The station, operated by Origin Energy, was completed in August 2012. Natural gas and electricity company AGL Energy has announced plans to develop the $600 million Tarrone power project to supply the state in times of peak demand, involving the construction of an initial 500 to 600MW gas turbine power station near Willatook.
DPI earth resources development executive director Chris Brooks said that Victorian gas production was rising but at the same time, reserves were declining.

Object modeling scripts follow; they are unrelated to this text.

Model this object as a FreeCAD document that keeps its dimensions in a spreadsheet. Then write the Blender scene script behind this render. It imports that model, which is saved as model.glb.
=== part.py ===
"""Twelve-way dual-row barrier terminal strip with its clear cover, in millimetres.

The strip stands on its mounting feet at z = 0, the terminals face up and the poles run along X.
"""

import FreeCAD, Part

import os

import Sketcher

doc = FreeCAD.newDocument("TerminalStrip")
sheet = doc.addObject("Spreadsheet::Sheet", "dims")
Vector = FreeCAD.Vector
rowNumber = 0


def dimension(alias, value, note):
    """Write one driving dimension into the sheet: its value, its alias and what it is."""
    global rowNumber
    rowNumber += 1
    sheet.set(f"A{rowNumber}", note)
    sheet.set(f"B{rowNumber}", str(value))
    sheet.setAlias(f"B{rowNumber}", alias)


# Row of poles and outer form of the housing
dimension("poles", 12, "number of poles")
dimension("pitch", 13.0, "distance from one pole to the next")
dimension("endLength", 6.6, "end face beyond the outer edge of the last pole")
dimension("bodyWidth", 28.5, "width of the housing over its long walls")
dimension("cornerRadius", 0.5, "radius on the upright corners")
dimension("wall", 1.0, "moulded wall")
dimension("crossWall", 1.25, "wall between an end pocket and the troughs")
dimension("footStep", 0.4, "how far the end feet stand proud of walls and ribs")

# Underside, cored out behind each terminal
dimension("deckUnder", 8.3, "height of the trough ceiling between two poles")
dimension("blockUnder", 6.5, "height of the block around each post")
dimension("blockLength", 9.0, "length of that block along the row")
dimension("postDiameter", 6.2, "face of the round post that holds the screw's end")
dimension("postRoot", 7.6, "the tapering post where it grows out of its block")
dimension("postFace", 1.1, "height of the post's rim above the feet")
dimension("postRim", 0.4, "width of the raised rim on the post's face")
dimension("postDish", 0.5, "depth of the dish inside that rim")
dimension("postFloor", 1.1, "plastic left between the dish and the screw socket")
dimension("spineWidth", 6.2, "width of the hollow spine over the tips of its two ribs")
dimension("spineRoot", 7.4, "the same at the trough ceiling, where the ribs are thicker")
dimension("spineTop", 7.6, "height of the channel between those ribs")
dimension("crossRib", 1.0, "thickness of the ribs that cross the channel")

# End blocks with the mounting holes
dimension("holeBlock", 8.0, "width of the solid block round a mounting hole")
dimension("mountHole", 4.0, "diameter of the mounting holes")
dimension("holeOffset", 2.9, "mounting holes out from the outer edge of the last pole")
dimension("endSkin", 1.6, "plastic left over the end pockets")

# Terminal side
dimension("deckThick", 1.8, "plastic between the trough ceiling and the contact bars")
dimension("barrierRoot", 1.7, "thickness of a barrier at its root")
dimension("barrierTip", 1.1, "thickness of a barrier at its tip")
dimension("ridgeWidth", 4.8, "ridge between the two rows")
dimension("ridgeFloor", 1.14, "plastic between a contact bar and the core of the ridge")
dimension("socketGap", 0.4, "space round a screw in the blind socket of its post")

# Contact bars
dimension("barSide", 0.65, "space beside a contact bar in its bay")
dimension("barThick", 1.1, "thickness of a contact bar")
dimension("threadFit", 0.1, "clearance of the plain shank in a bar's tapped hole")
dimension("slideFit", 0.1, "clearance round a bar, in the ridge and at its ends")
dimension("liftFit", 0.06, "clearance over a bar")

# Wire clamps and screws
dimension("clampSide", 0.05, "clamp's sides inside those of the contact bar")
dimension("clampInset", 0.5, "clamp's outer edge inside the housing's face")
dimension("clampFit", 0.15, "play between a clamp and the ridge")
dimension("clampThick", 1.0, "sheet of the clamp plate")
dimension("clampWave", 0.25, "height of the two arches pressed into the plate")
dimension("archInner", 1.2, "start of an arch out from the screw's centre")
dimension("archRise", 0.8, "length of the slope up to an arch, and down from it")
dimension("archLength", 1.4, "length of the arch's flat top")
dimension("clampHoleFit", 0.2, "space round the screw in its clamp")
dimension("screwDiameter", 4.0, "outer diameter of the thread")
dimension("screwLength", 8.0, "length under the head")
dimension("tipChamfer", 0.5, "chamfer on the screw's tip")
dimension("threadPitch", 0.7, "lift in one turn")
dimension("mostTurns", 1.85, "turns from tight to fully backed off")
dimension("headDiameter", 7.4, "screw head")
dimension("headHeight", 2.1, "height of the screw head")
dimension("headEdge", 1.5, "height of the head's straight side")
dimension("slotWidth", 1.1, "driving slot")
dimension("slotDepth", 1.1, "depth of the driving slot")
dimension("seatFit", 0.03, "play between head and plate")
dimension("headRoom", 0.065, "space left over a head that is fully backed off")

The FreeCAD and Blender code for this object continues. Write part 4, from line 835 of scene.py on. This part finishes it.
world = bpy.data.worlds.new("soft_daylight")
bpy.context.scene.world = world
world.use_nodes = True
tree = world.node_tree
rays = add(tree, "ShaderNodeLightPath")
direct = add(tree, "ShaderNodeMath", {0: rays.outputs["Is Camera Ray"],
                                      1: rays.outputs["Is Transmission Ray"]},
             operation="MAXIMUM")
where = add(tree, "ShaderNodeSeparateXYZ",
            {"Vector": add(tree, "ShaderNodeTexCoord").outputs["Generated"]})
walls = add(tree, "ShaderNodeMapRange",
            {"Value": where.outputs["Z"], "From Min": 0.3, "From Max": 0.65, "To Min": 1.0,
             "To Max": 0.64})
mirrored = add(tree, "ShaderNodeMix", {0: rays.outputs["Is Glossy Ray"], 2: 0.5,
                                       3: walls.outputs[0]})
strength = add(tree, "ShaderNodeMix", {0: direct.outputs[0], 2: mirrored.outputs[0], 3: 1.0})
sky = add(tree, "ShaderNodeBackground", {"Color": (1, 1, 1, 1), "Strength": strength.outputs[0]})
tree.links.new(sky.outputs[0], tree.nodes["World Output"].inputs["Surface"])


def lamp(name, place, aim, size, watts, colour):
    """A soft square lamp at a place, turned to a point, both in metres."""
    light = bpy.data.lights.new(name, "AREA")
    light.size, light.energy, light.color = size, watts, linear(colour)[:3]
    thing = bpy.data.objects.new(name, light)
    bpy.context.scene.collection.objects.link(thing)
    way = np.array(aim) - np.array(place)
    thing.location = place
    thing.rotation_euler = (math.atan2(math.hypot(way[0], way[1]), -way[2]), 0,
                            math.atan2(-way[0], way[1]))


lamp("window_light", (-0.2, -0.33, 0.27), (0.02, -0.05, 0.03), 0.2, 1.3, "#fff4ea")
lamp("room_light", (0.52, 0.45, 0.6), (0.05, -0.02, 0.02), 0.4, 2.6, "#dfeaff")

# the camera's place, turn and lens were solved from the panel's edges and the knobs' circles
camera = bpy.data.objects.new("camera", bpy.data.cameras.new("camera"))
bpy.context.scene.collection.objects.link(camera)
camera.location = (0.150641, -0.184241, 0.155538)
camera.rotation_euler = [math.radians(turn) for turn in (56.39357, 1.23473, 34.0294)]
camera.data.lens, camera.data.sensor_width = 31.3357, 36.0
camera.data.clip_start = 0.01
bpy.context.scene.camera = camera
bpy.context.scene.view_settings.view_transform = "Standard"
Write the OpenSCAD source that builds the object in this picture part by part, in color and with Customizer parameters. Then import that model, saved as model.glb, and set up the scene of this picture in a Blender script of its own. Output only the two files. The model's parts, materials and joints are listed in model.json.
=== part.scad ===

Mr Brooks said the state’s gas fields had sufficient reserves to continue at current rates for about 15 more years, depending on demand, and that oil production had already declined significantly since its peak in the mid 1980s.
He said the Kipper Tuna Turrum oil and gas project and Otway Gas project would deliver new production, but further exploration was needed in new areas to promote growth.
“Victoria is expected to have sufficient gas supplies to meet demand into the near future,” he said.
“There is still a need to explore for more gas for the mid to long-term future and Victoria is examining all its options for new sources of supply.
“Existing reserves are limited to only a couple of play types in the offshore Gippsland Basin and one in the offshore Otway Basin.
“Other play types exist but to date have not been substantially investigated as they are higher risk than the current low risk plays.”
However, with the Victorian Government’s current hold on all approvals to undertake hydraulic fracturing (fracking) as part of onshore gas exploration – including a ban on the use of BTEX chemicals in the fracking process – further CSG exploration is unlikely to go ahead for some time yet.
In August 2012, the State Government stated it would not issue new exploration licences for CSG until the Federal Government’s National Harmonised Framework for CSG had been considered.
The national framework would examine leading practice approaches to the regulation of the CSG industry, including water management and monitoring, well design and integrity, fracking, chemical use and industry and community engagement.
Mr Brooks said the hold on CSG exploration would continue until the national framework was finalised.
“Victoria already has a strong framework for regulating onshore gas operations,” he said.
“The national framework is designed to enhance this by delivering greater levels of consistency, certainty and transparency in the development of the coal seam gas industry across Australia.
“A draft framework has been released and the Victorian Government has strongly encouraged interested parties to make submissions.”